*Objective:* Up to and including the line containing "of the bar.", please reproduce the lines of the listing below, starting from the top.

*Data provided:*
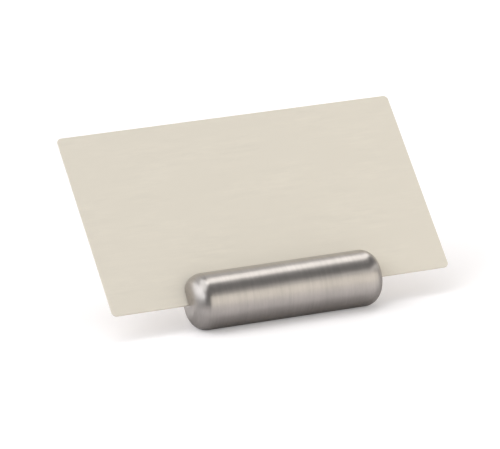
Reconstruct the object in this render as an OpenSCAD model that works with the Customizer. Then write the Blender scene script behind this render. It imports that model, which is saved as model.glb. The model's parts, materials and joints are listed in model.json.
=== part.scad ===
// Place card holder: a round steel bar that lies on its side and holds a card
// in one thin slot, leaning back. X runs along the bar, Y points away from the
// reader and Z is up. The origin is on the table, under the middle of the bar.

/* [Bar] */
// Diameter of the bar
bar_d = 14; // [10:0.5:24]
// Length of the bar over its ends
bar_len = 50; // [36:0.5:120]
// Height of the shallow dome on each end, before its edge is rounded
dome_h = 0.6; // [0.3:0.1:5]
// Radius that the edge between each dome and the barrel is rounded with
edge_round_r = 4.2; // [0.2:0.1:4.5]
// Depth of the flat ground along the underside, so that the bar can't roll
flat_depth = 0.4; // [0.3:0.05:0.8]

/* [Slot] */
// Angle that the slot leans back from upright
slot_lean = 45; // [20:1:60]
// How far the floor of the slot lies past the axis of the bar
slot_past_axis = 0.4; // [0:0.1:2]
// How much wider the slot is than the card is thick
slot_play = 0.4; // [0.1:0.05:1]
// Size of the lead-in chamfer on both lips of the slot
lip_chamfer = 0.15; // [0.05:0.05:0.5]

/* [Foot strip] */
// Width of the strip
strip_w = 3.6; // [1:0.1:4]
// Thickness of the strip
strip_t = 1; // [0.5:0.1:2]
// How far the strip stands out below the flat
strip_proud = 0.2; // [0.05:0.05:0.4]
// Distance from the strip's end to where the barrel starts to round
strip_margin = 2; // [0.5:0.5:6]
// Clearance between the strip and its groove, all round
strip_clear = 0.05; // [0.02:0.01:0.1]

/* [Card] */
// Width of the card, along the bar
card_w = 88.9; // [50:0.1:120]
// Height of the card, along its lean
card_h = 50.8; // [30:0.1:90]
// Thickness of the card
card_t = 0.4; // [0.2:0.05:1]
// Radius of the card's corners
card_corner_r = 1.2; // [0.5:0.1:6]
// Gap that is left between the card and the rear wall of the slot
card_back_gap = 0.05; // [0.02:0.01:0.1]

/* [Hidden] */
$fn = 96;

steel_tone = [0.72, 0.69, 0.66];
rubber_tone = [0.16, 0.16, 0.17];
card_tone = [0.86, 0.84, 0.78];

// Overrun of every cut past the face that it opens
cut_over = 1;

bar_r = bar_d / 2;
axis_h = bar_r - flat_depth + strip_proud;

// Each dome is part of a ball that is centred on the bar's axis at ball_x. The
// edge round touches the barrel at barrel_half, and the ball ball_turn off the axis
ball_r = (pow(bar_r, 2) + pow(dome_h, 2)) / (2 * dome_h);
ball_x = bar_len / 2 - ball_r;
barrel_half = ball_x + sqrt(pow(ball_r - edge_round_r, 2) - pow(bar_r - edge_round_r, 2));
ball_turn = atan2(bar_r - edge_round_r, barrel_half - ball_x);

slot_w = card_t + slot_play;
strip_len = 2 * (barrel_half - strip_margin);

// Quarter disc between the positive axes
module quarter(r) {
    intersection() {
        circle(r = r);
        square([r, r]);
    }
}

// Flat strip outline with round ends, centred, lying along X
module obround(length, width) {
    square([length - width, width], center = true);
    for (side = [-1, 1]) translate([side * (length - width) / 2, 0]) circle(d = width);
}

// Card outline, centred on X, with its lower edge at zero
module card_outline() {
    inner_w = card_w - 2 * card_corner_r;
    inner_h = card_h - 2 * card_corner_r;
    translate([-inner_w / 2, 0]) square([inner_w, card_h]);
    translate([-card_w / 2, card_corner_r]) square([card_w, inner_h]);
    translate([0, card_h / 2]) for (x = [0, 1], y = [0, 1]) mirror([x, 0]) mirror([0, y])
        translate([inner_w / 2, inner_h / 2]) quarter(card_corner_r);
}

// Sector of the ball, from the bar's axis out to where the edge round touches it
module dome_sector() {
    reach = 2 * ball_r;
    translate([0, ball_x]) intersection() {
        circle(r = ball_r);
        polygon([[0, 0], [reach * sin(ball_turn), reach * cos(ball_turn)], [0, reach]]);
    }
}

// Half outline of the bar: x is the distance from its axis, y runs along it
module bar_outline() {
    translate([0, -barrel_half]) square([bar_r, 2 * barrel_half]);
    for (end = [0, 1]) mirror([0, end]) {
        translate([bar_r - edge_round_r, barrel_half]) quarter(edge_round_r);
        dome_sector();
    }
}

// Puts its children in the slot's frame: origin on the bar's axis, Z up the lean
module in_slot_frame() {
    translate([0, 0, axis_h]) rotate([-slot_lean, 0, 0]) children();
}

// The slot and its lead-in, open at both ends of the bar
module slot_cut() {
    cut_len = bar_len + 2 * cut_over;
    half_w = slot_w / 2;
    mouth = half_w + lip_chamfer + cut_over;
    in_slot_frame() rotate([90, 0, 90]) translate([0, 0, -cut_len / 2]) linear_extrude(cut_len)
        polygon([
            [-half_w, -slot_past_axis], [half_w, -slot_past_axis],
            [half_w, bar_r - lip_chamfer], [mouth, bar_r + cut_over],
            [-mouth, bar_r + cut_over], [-half_w, bar_r - lip_chamfer]
        ]);
}

// Everything below the flat
module flat_cut() {
    translate([-bar_len / 2, -bar_r, strip_proud - bar_r]) cube([bar_len, bar_d, bar_r]);
}

// Groove that the foot strip is pressed into
module groove_cut() {
    translate([0, 0, strip_proud - cut_over]) linear_extrude(strip_t - strip_proud + cut_over)
        obround(strip_len + 2 * strip_clear, strip_w + 2 * strip_clear);
}

module holder_bar() {
    color(steel_tone) difference() {
        translate([0, 0, axis_h]) rotate([0, 90, 0]) rotate_extrude() bar_outline();
        flat_cut();
        groove_cut();
        slot_cut();
    }
}

module foot_strip() {
    color(rubber_tone) linear_extrude(strip_t) obround(strip_len, strip_w);
}

module place_card() {
    color(card_tone) in_slot_frame() translate([0, slot_w / 2 - card_back_gap, -slot_past_axis])
        rotate([90, 0, 0]) linear_extrude(card_t) card_outline();
}

holder_bar();
foot_strip();
place_card();
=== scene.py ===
import json
from math import atan2, cos, pi, radians, sin, sqrt

import bmesh
import bpy
from mathutils import Matrix, Vector


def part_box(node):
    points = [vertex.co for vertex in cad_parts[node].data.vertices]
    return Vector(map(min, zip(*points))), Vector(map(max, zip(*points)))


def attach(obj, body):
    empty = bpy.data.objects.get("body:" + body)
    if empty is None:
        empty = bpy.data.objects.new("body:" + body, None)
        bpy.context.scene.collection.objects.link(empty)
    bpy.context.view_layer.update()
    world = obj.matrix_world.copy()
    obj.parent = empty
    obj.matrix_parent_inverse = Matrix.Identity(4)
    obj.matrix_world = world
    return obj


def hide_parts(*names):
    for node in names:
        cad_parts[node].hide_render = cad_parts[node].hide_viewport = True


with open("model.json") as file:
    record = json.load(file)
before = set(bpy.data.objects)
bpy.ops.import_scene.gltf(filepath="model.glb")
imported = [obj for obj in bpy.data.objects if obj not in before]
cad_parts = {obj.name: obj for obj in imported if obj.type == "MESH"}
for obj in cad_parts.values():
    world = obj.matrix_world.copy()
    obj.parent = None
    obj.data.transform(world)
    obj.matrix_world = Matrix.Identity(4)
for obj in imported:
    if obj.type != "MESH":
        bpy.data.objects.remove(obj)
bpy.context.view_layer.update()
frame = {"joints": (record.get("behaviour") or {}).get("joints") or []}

# Place card holder: a brushed steel bar on its side, with a slot that holds a card leaning back.
# X runs along the bar, Y away from the reader, Z up. The origin is on the table, under the bar.

mm = 0.001
overrun = mm  # how far every cutter reaches past what it cuts
shortest = mm / 100  # an edge longer than this along an axis is picked
mergeReach = mm / 1000  # points closer together than this are one point
facing = 0.99  # of a face's normal along an axis, for a face that looks that way
sharpEdge = 60  # degrees between the faces of an edge that is rounded
midNoise = 0.5  # a noise runs from 0 to 1 about this

barLow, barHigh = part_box("holder_bar")
stripLow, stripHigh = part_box("foot_strip")
cardLow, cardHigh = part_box("place_card")
barRadius = (barHigh.y - barLow.y) / 2
barHalf = barHigh.x
barAxis = Vector((0, 0, barHigh.z - barRadius))
liftAxis = frame["joints"][0]["axis"]  # the way the card slides out, up the slot
slotLean = atan2(liftAxis[1], liftAxis[2])


# Modelling helpers

def startPiece():  # object mode, with nothing selected
    if bpy.context.object and bpy.context.object.mode != "OBJECT":
        bpy.ops.object.mode_set(mode="OBJECT")
    bpy.ops.object.select_all(action="DESELECT")


def pick(piece, kind, wanted):  # selects the faces or edges of a piece in edit mode that pass a test
    bpy.context.tool_settings.mesh_select_mode = (False, kind == "edges", kind == "faces")
    bpy.ops.mesh.select_all(action="DESELECT")
    mesh = bmesh.from_edit_mesh(piece.data)
    for element in getattr(mesh, kind):
        if wanted(element):
            element.select_set(True)
    bmesh.update_edit_mesh(piece.data)


def placeInMesh(piece):  # the object goes to the origin and its place goes into the mesh
    bpy.ops.object.transform_apply(location=True, rotation=True, scale=True)
    piece.data.update()


def newBox(name, size, middle):  # sizes along X, Y and Z
    startPiece()
    bpy.ops.mesh.primitive_cube_add(size=1, location=middle, scale=size)
    piece = bpy.context.object
    piece.name = name
    placeInMesh(piece)
    return piece


def roundEndedBox(name, length, width, low, high, steps):  # lies along X, its ends are half rounds
    piece = newBox(name, (length, width, high - low), (0, 0, (low + high) / 2))
    bpy.ops.object.mode_set(mode="EDIT")
    pick(piece, "edges", lambda edge: abs(edge.verts[0].co.z - edge.verts[1].co.z) > shortest)
    bpy.ops.mesh.bevel(offset=width / 2, segments=steps, affect="EDGES", clamp_overlap=False)
    bpy.ops.mesh.select_all(action="SELECT")
    bpy.ops.mesh.remove_doubles(threshold=mergeReach)
    bpy.ops.object.mode_set(mode="OBJECT")
    return piece


def cutAway(piece, cutter):  # the cutter is used up
    cut = piece.modifiers.new("cut", "BOOLEAN")
    cut.operation = "DIFFERENCE"
    cut.solver = "EXACT"
    cut.object = cutter
    bpy.context.view_layer.objects.active = piece
    bpy.ops.object.modifier_apply(modifier=cut.name)
    bpy.data.objects.remove(cutter)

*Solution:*
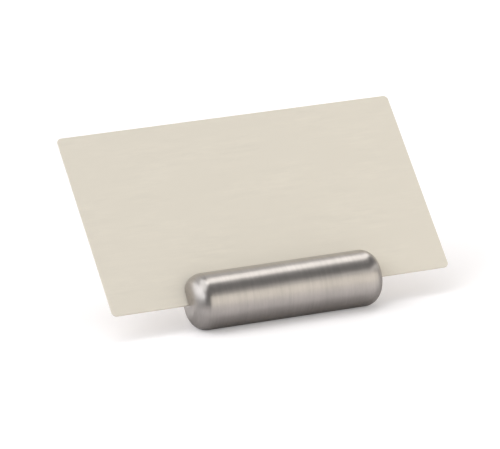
Reconstruct the object in this render as an OpenSCAD model that works with the Customizer. Then write the Blender scene script behind this render. It imports that model, which is saved as model.glb. The model's parts, materials and joints are listed in model.json.
=== part.scad ===
// Place card holder: a round steel bar that lies on its side and holds a card
// in one thin slot, leaning back. X runs along the bar, Y points away from the
// reader and Z is up. The origin is on the table, under the middle of the bar.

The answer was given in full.